The “correct by construction” paradigm is an important component of modern Formal Methods. This talk illustrates its purpose and benefits by example, constructing a far-from-obvious probabilistic program whose correctness is evident “every step of the way”. That is made possible by a correctness-preserving refinement relation (between program fragments) that, starting from a compact, abstract specification, is used to construct gradually more concrete, executable code by applying mathematical insights in a systematic and layered style — a style that moreover suggests to the programmer “en route” what each construction step should be. The simple programming language chosen is pGCL, a probabilistic extension of Dijkstra’s language of guarded commands; and the target program implements probabilistic choice from any given discrete distribution, using only a series of fair-coin flips. (A final transileration from pGCL into Python is given, and a test run shown.)

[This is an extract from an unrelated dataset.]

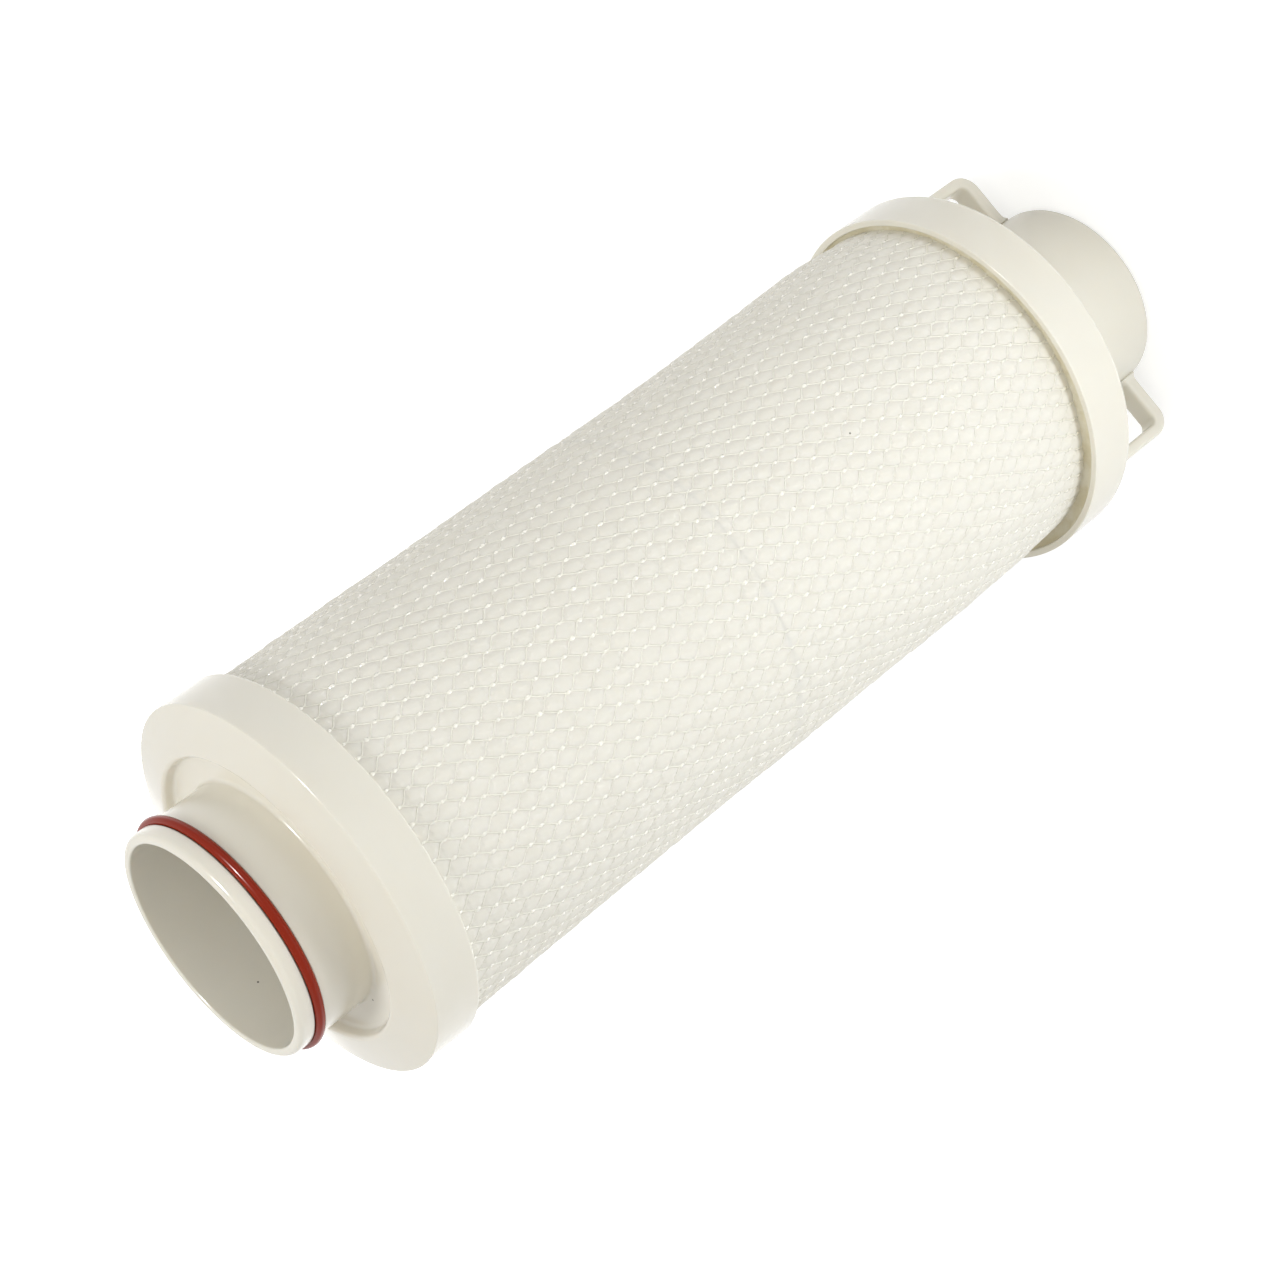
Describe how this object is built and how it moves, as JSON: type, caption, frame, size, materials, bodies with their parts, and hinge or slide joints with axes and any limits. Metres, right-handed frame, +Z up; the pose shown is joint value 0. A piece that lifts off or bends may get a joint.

Carroll Morgan is currently Professor at UNSW’s School of Computer Science and Engineering, and Trustworthy Systems; he is also an Honorary Professor at Macquarie University. His research interests include formal specification and program development by refinement, probabilistic semantics, concurrency and quantitative information flow (cyber security). He studied at UNSW (BSc) and Sydney University (PhD); and he joined Oxford University’s Computer Laboratory in 1982. He returned to Australia in 2000.
He is also involved with developing international standards in programming and informatics as an active member International Federation for Information Processing (IFIP) Working Groups 2.1, 2.3, 1.3 and 1.7. As well as its main theme of Algorithmic Languages and Calculi, WG 2.1 in particular specified, maintains, and supports the programming languages ALGOL 60 and ALGOL 68.